Triple-band tunable terahertz metamaterial absorber enabled by surface design of goggles-like structure using two identical VO2 square frames connected by a VO2 horizontal connecting strip

Abstract

Triple‑band tunable terahertz metamaterial absorber using goggles-like (GL) structure formed by two identical vanadium dioxide (VO2) square frames connected by a VO2 horizontal connecting strip is presented in this work, the GL structure deposited on SiO2 film and gold mirror forms the basic cell of triple-band absorption. Three discrete frequency points with near-perfect absorption are realized, and their physical mechanisms are discussed with the aid of near-field maps of these absorption peaks.

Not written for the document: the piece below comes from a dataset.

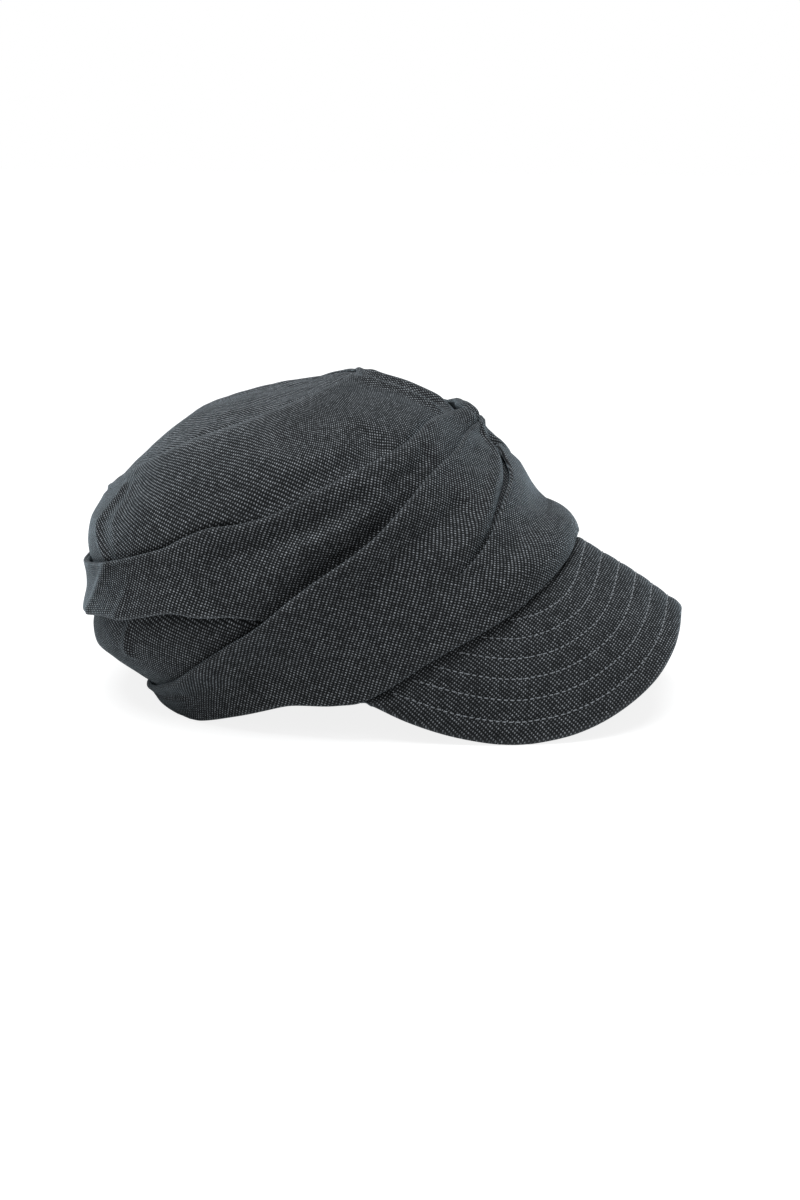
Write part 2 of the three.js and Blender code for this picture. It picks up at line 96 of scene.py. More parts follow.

Variations in structural parameters of GL are given, which show that the presence of VO2 horizontal connecting strip and its connection position are crucial in obtaining triple-band absorption. More importantly, amplitude of the triple-band absorption could be dynamically modulated that by changing the conductivity of VO2 from 20S/m to 20000 s /m. Absorption amplitudes of the three absorption peaks are actively tuned from near-perfect absorption to near-zero absorption. The modulation depth (MD) of the three absorption peaks are 0.996, 0.998, 0.999, respectively, and extinction ratio (ER) of them are − 33.02 dB, −25.15 dB, −29.51 dB, respectively. The proposed triple-band metamaterial absorber with excellent tunable characteristics (MD and ER) could have broad application prospects in the fields of modulation, switching, and imaging technology.